- [Task instructions]: Please restate, exactly as written, the lines running from the beginning of the material through the line that has "band, 0.12), clamp=True)" in it.

## Start

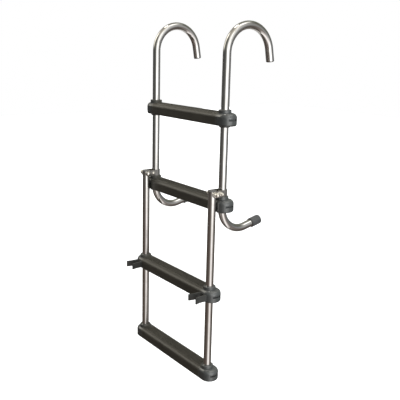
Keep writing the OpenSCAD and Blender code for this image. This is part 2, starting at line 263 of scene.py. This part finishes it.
def tread_plastic(name, box_low, box_high):
    """Charcoal moulding, scuffed where it faces up, dull and dusty between its ribs, shinier at its ends,
    with painted sheen there in a paler, cooler colour.
    """
    s = Shader(name)
    at = s.coords("Object")
    x, y, z = s.split(at)
    cloud, colour, roughness = mottled(s, at, TREAD_PLASTIC, TREAD_GLOSS)

    upward = s.remap(s.split(s.coords("Normal"))[2], 0.55, 0.9, smooth=True)
    reach = s.math("ABSOLUTE", s.math("SUBTRACT", y, (box_low.y + box_high.y) / 2))
    band = s.math("MULTIPLY", upward, s.remap(reach, BAND_HALF + BAND_FADE, BAND_HALF, smooth=True))
    top = box_high.z - COLLAR_H
    sunk = s.math("MULTIPLY", band, s.remap(z, top - DUST_FROM, top - DUST_FULL))
    streak = s.noise(s.scaled(at, (14.0, 260.0, 260.0)), 1.0, detail=4.0, rough=0.65)
    scuff = s.math("MULTIPLY", upward, s.remap(streak, 0.56, 0.74, 0.0, 0.5))
    colour = s.mix(scuff, colour, rgb(*TREAD_SCUFF))
    colour = s.mix(s.math("MULTIPLY", sunk, s.spread(cloud, 0.25, 0.8)), colour, rgb(*TREAD_DUST))
    roughness = s.math("ADD", roughness, s.math("MULTIPLY", band, 0.12), clamp=True)

    end_from = box_high.x - END_LENGTH
    end = s.remap(s.math("ABSOLUTE", x), end_from, end_from + END_FADE, smooth=True)
    roughness = s.math("SUBTRACT", roughness, s.math("MULTIPLY", end, END_SMOOTHER))
    # painted sheen: the ends are blended towards a paler, cooler colour that stands in for their glossy
    # highlight
    colour = s.mix(s.math("MULTIPLY", end, END_PAINTED_SHEEN_SHARE), colour, rgb(*END_PAINTED_SHEEN))
    shine = s.remap(end, 0.0, 1.0, PLASTIC_SHINE, END_SHINE)
    return pebbled(s, at, cloud, colour, roughness, shine)


def rubber(name, colours):
    """Dull grey rubber with a fine grain and paler rubbed patches."""
    s = Shader(name)
    at = s.coords("Object")
    cloud = s.noise(at, 60.0, detail=4.0, rough=0.6, distortion=0.5)
    deep, pale = colours
    colour = s.mix(s.remap(cloud, 0.35, 0.7), rgb(*deep), rgb(*pale))
    normal = s.bump(s.noise(at, 1700.0, detail=2.0), 0.25, GRAIN_DEPTH)
    return s.surface(Base_Color=colour, Roughness=s.spread(cloud, 0.42, 0.6), Normal=normal,
                     Sheen_Weight=0.12, Sheen_Roughness=0.5)


# ---------------------------------------------------------------- materials on the CAD nodes
tube = polished_metal("tube_steel", TUBE_STEEL, gloss=(0.035, 0.085), grain=(2600.0, 2600.0, 26.0),
                      ripple=0.26)
strap = polished_metal("strap_steel", STRAP_STEEL, gloss=(0.10, 0.22), grain=(900.0, 30.0, 900.0),
                       ripple=0.14)
screw = turned_metal("screw_steel", 0.0, 0.0)
pivot_low, pivot_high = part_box("pivot_bolts")
clamp_low, clamp_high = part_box("clamp_bolts")
pivot = turned_metal("pivot_steel", (pivot_low.y + pivot_high.y) / 2, (pivot_low.z + pivot_high.z) / 2)
clamp = turned_metal("clamp_steel", (clamp_low.y + clamp_high.y) / 2, (clamp_low.z + clamp_high.z) / 2)
clip = moulded_plastic("clip_plastic", CLIP_PLASTIC, (0.32, 0.46))
plug = moulded_plastic("plug_plastic", RAIL_PLUG_PLASTIC, (0.38, 0.52))
hook_plug = moulded_plastic("hook_plug_plastic", HOOK_PLUG_PLASTIC, (0.36, 0.50))
cap = rubber("cap_rubber", CAP_RUBBER)

looks = {
    "pivot_bolts": pivot, "pivot_cap_nuts": pivot, "clamp_bolts": clamp, "clamp_cap_nuts": clamp,
    "upper_tread_screws": screw, "lower_tread_screws": screw, "stow_clip_screws": screw,
}
for side in ("left", "right"):
    looks.update({
        f"{side}_upper_rail": tube, f"{side}_lower_rail": tube, f"{side}_hinge_strap": strap,
        f"{side}_pivot_sleeve": screw, f"{side}_stow_clip": clip, f"{side}_rail_plug": plug,
        f"{side}_hook_plug": hook_plug, f"{side}_standoff_cap": cap,
    })
for number in (1, 2, 3, 4):
    name = f"tread_{number}"
    tread_low, tread_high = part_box(name)
    looks[name] = tread_plastic(f"{name}_plastic", tread_low, tread_high)
for name, material in looks.items():
    nodes[name].data.materials.clear()
    nodes[name].data.materials.append(material)
plain = sorted(set(nodes) - set(looks))
if plain:
    raise SystemExit(f"no material for {plain}")

# ---------------------------------------------------------------- studio
# Azimuths here are in degrees from the camera's side of the ladder, positive to the camera's right
FRONT = math.atan2(CAM_AT.y - centre.y, CAM_AT.x - centre.x)

GROUND_LIGHT = (0.10, 0.098, 0.095)
SKY_LIGHT = (0.72, 0.72, 0.71)
SKY_FROM, SKY_FULL = -0.25, 0.45      # sines of the elevations that the change runs between

FLOOR_DROP = 300 * MM     # the ladder hangs clear of the floor
FLOOR_HALF = 9.0          # its corners stay inside the backdrop
FLOOR_PAINT = (0.93, 0.93, 0.93)
BACKDROP_RADIUS = 16.0
ROOM_RADIUS = 12.0
BALL_RINGS, BALL_SLICES = 24, 48

scene.view_settings.view_transform = "Standard"
world = bpy.data.worlds.new("studio")
world.use_nodes = True
world.cycles.sampling_method = "NONE"
scene.world = world
sky = Nodes(world.node_tree)
rise = sky.split(sky.coords("Generated"))[2]
sky.put(sky.mix(sky.remap(rise, SKY_FROM, SKY_FULL, smooth=True), rgb(*GROUND_LIGHT), rgb(*SKY_LIGHT)),
        world.node_tree.nodes["Background"].inputs["Color"])


def only_seen_by(obj, camera=False, glossy=False):
    obj.visible_camera = camera
    obj.visible_glossy = glossy
    obj.visible_diffuse = False
    obj.visible_transmission = False
    obj.visible_volume_scatter = False
    obj.visible_shadow = False


def ball(name, radius, material):
    """A sphere about the ladder's centre."""
    rings = [math.pi * i / BALL_RINGS for i in range(BALL_RINGS + 1)]
    slices = [2 * math.pi * j / BALL_SLICES for j in range(BALL_SLICES)]
    verts = [(radius * math.sin(ring) * math.cos(turn), radius * math.sin(ring) * math.sin(turn),
              radius * math.cos(ring)) for ring in rings for turn in slices]
    faces = []
    for i in range(BALL_RINGS):
        here, below = i * BALL_SLICES, (i + 1) * BALL_SLICES
        for j in range(BALL_SLICES):
            beside = (j + 1) % BALL_SLICES
            faces.append((here + j, here + beside, below + beside, below + j))
    mesh = bpy.data.meshes.new(name)
    mesh.from_pydata(verts, [], faces)
    mesh.materials.append(material)
    obj = bpy.data.objects.new(name, mesh)
    obj.location = centre
    scene.collection.objects.link(obj)
    return obj


def towards(azimuth, elevation):
    turn, rise = FRONT + math.radians(azimuth), math.radians(elevation)
    return Vector((math.cos(turn) * math.cos(rise), math.sin(turn) * math.cos(rise), math.sin(rise)))


floor_mesh = bpy.data.meshes.new("floor")
floor_mesh.from_pydata([(sx * FLOOR_HALF, sy * FLOOR_HALF, low.z - FLOOR_DROP) for sx, sy in
                        ((-1, -1), (1, -1), (1, 1), (-1, 1))], [], [(0, 1, 2, 3)])
floor = bpy.data.objects.new("floor", floor_mesh)
scene.collection.objects.link(floor)
paint = Shader("floor_paint").surface(Base_Color=rgb(*FLOOR_PAINT), Specular_IOR_Level=0.0)
floor_mesh.materials.append(paint)
floor.visible_glossy = False
floor.visible_diffuse = False

backdrop = ball("backdrop", BACKDROP_RADIUS, Shader("backdrop_light").glow(rgb(1.0, 1.0, 1.0)))
only_seen_by(backdrop, camera=True)

# ---------------------------------------------------------------- what the steel mirrors
# A dark warm room with one wide window beside the camera and a dimmer one behind the ladder, in bands
# from the floor to the ceiling. Each band is a list of (azimuth, colour).
BELOW = [
    (-180, (0.66, 0.64, 0.62)), (-160, (0.54, 0.52, 0.50)), (-140, (0.09, 0.075, 0.065)),
    (-80, (0.085, 0.066, 0.056)), (-36, (0.14, 0.115, 0.10)), (-12, (0.30, 0.26, 0.24)),
    (6, (1.05, 1.0, 0.98)), (30, (1.45, 1.40, 1.38)), (48, (0.75, 0.70, 0.68)),
    (64, (0.26, 0.23, 0.215)), (90, (0.13, 0.112, 0.104)), (142, (0.10, 0.088, 0.08)),
    (162, (0.50, 0.48, 0.46)), (180, (0.66, 0.64, 0.62)),
]
LEVEL = [
    (-180, (0.13, 0.13, 0.12)), (-140, (0.09, 0.09, 0.085)), (-75, (0.085, 0.085, 0.08)),
    (-34, (0.13, 0.13, 0.125)), (-10, (0.50, 0.50, 0.48)), (6, (1.8, 1.8, 1.77)),
    (28, (2.5, 2.5, 2.46)), (48, (1.7, 1.7, 1.68)), (66, (0.42, 0.42, 0.42)),
    (92, (0.20, 0.205, 0.205)), (140, (0.17, 0.17, 0.17)), (180, (0.13, 0.13, 0.12)),
]
ABOVE = [
    (-180, (0.26, 0.26, 0.22)), (-150, (0.34, 0.32, 0.27)), (-126, (0.85, 0.81, 0.71)),
    (-110, (3.3, 3.15, 2.75)), (-96, (0.9, 0.86, 0.76)), (-80, (0.15, 0.15, 0.13)),
    (-36, (0.18, 0.18, 0.16)), (-12, (0.7, 0.69, 0.66)), (2, (1.9, 1.88, 1.82)),
    (10, (0.55, 0.54, 0.50)), (18, (2.0, 2.0, 1.95)), (30, (1.9, 1.9, 1.87)),
    (38, (0.6, 0.6, 0.57)), (46, (1.3, 1.3, 1.28)), (58, (0.7, 0.7, 0.69)),
    (100, (0.16, 0.16, 0.14)), (150, (0.22, 0.23, 0.19)), (180, (0.30, 0.30, 0.27)),
]
CEILING = [
    (-180, (0.30, 0.29, 0.25)), (-100, (0.40, 0.37, 0.32)), (-30, (0.55, 0.52, 0.46)),
    (8, (0.85, 0.80, 0.70)), (50, (1.4, 1.36, 1.28)), (80, (2.3, 2.27, 2.2)),
    (108, (0.9, 0.9, 0.86)), (134, (0.30, 0.31, 0.26)), (180, (0.30, 0.29, 0.25)),
]
# Sines of the elevations where one band starts to give way to the next, and where it has
TO_BELOW = -0.10, -0.33
TO_ABOVE = 0.06, 0.34
TO_CEILING = 0.66, 0.84
# A small lamp high behind the ladder, for a sparkle on the hooks' bends
GLINT_AZIMUTH, GLINT_ELEVATION = -142.0, 72.0
GLINT_RIM, GLINT_CORE = math.cos(math.radians(8)), math.cos(math.radians(4))
GLINT_LIGHT = (9.0, 8.7, 8.0)


def room_light():
    s = Shader("room_light")
    ray = s.node("ShaderNodeVectorMath", {0: s.coords("Object")}, operation="NORMALIZE").outputs[0]
    x, y, z = s.split(ray)
    cos_f, sin_f = math.cos(FRONT), math.sin(FRONT)
    along = s.math("ADD", s.math("MULTIPLY", x, cos_f), s.math("MULTIPLY", y, sin_f))
    across = s.math("SUBTRACT", s.math("MULTIPLY", y, cos_f), s.math("MULTIPLY", x, sin_f))
    turn = s.math("ADD", s.math("DIVIDE", s.math("ARCTAN2", across, along), 2 * math.pi), 0.5)

    def ramp(stops):
        n = s.node("ShaderNodeValToRGB", {"Fac": turn})
        n.color_ramp.interpolation = "EASE"
        while len(n.color_ramp.elements) < len(stops):
            n.color_ramp.elements.new(0.5)
        for element, (degrees, colour) in zip(n.color_ramp.elements, stops):
            element.position = (degrees + 180) / 360
            element.color = rgb(*colour)
        return n.outputs["Color"]

    colour = s.mix(s.remap(z, *TO_BELOW, smooth=True), ramp(LEVEL), ramp(BELOW))
    colour = s.mix(s.remap(z, *TO_ABOVE, smooth=True), colour, ramp(ABOVE))
    colour = s.mix(s.remap(z, *TO_CEILING, smooth=True), colour, ramp(CEILING))
    glint = towards(GLINT_AZIMUTH, GLINT_ELEVATION)
    aim = s.node("ShaderNodeVectorMath", {0: ray, 1: glint}, operation="DOT_PRODUCT").outputs["Value"]
    return s.glow(s.mix(s.remap(aim, GLINT_RIM, GLINT_CORE, smooth=True), colour, rgb(*GLINT_LIGHT)))


only_seen_by(ball("reflected_room", ROOM_RADIUS, room_light()), glossy=True)

# ---------------------------------------------------------------- lamps
# name, azimuth, elevation, strength, width in degrees, colour
SUNS = [
    ("key", 30, 66, 2.45, 34, (1.0, 1.0, 1.0)),
    ("side", 52, 8, 3.4, 30, (0.88, 0.96, 1.0)),
    ("fill", -50, 35, 0.22, 60, (1.0, 1.0, 1.0)),
    ("back", 170, 55, 0.7, 50, (1.0, 1.0, 1.0)),
]
for name, azimuth, elevation, strength, width, colour in SUNS:
    lamp = bpy.data.lights.new(name, "SUN")
    lamp.energy = strength
    lamp.angle = math.radians(width)
    lamp.color = colour
    obj = bpy.data.objects.new(name, lamp)
    obj.rotation_mode = "QUATERNION"
    obj.rotation_quaternion = towards(azimuth, elevation).to_track_quat("Z", "Y")
    obj.visible_glossy = False
    scene.collection.objects.link(obj)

## End

- [Exercise solution]:
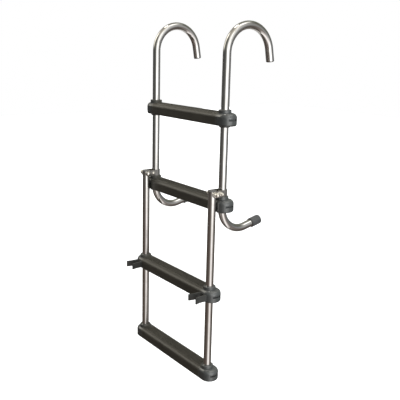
Keep writing the OpenSCAD and Blender code for this image. This is part 2, starting at line 263 of scene.py. This part finishes it.
def tread_plastic(name, box_low, box_high):
    """Charcoal moulding, scuffed where it faces up, dull and dusty between its ribs, shinier at its ends,
    with painted sheen there in a paler, cooler colour.
    """
    s = Shader(name)
    at = s.coords("Object")
    x, y, z = s.split(at)
    cloud, colour, roughness = mottled(s, at, TREAD_PLASTIC, TREAD_GLOSS)

    upward = s.remap(s.split(s.coords("Normal"))[2], 0.55, 0.9, smooth=True)
    reach = s.math("ABSOLUTE", s.math("SUBTRACT", y, (box_low.y + box_high.y) / 2))
    band = s.math("MULTIPLY", upward, s.remap(reach, BAND_HALF + BAND_FADE, BAND_HALF, smooth=True))
    top = box_high.z - COLLAR_H
    sunk = s.math("MULTIPLY", band, s.remap(z, top - DUST_FROM, top - DUST_FULL))
    streak = s.noise(s.scaled(at, (14.0, 260.0, 260.0)), 1.0, detail=4.0, rough=0.65)
    scuff = s.math("MULTIPLY", upward, s.remap(streak, 0.56, 0.74, 0.0, 0.5))
    colour = s.mix(scuff, colour, rgb(*TREAD_SCUFF))
    colour = s.mix(s.math("MULTIPLY", sunk, s.spread(cloud, 0.25, 0.8)), colour, rgb(*TREAD_DUST))
    roughness = s.math("ADD", roughness, s.math("MULTIPLY", band, 0.12), clamp=True)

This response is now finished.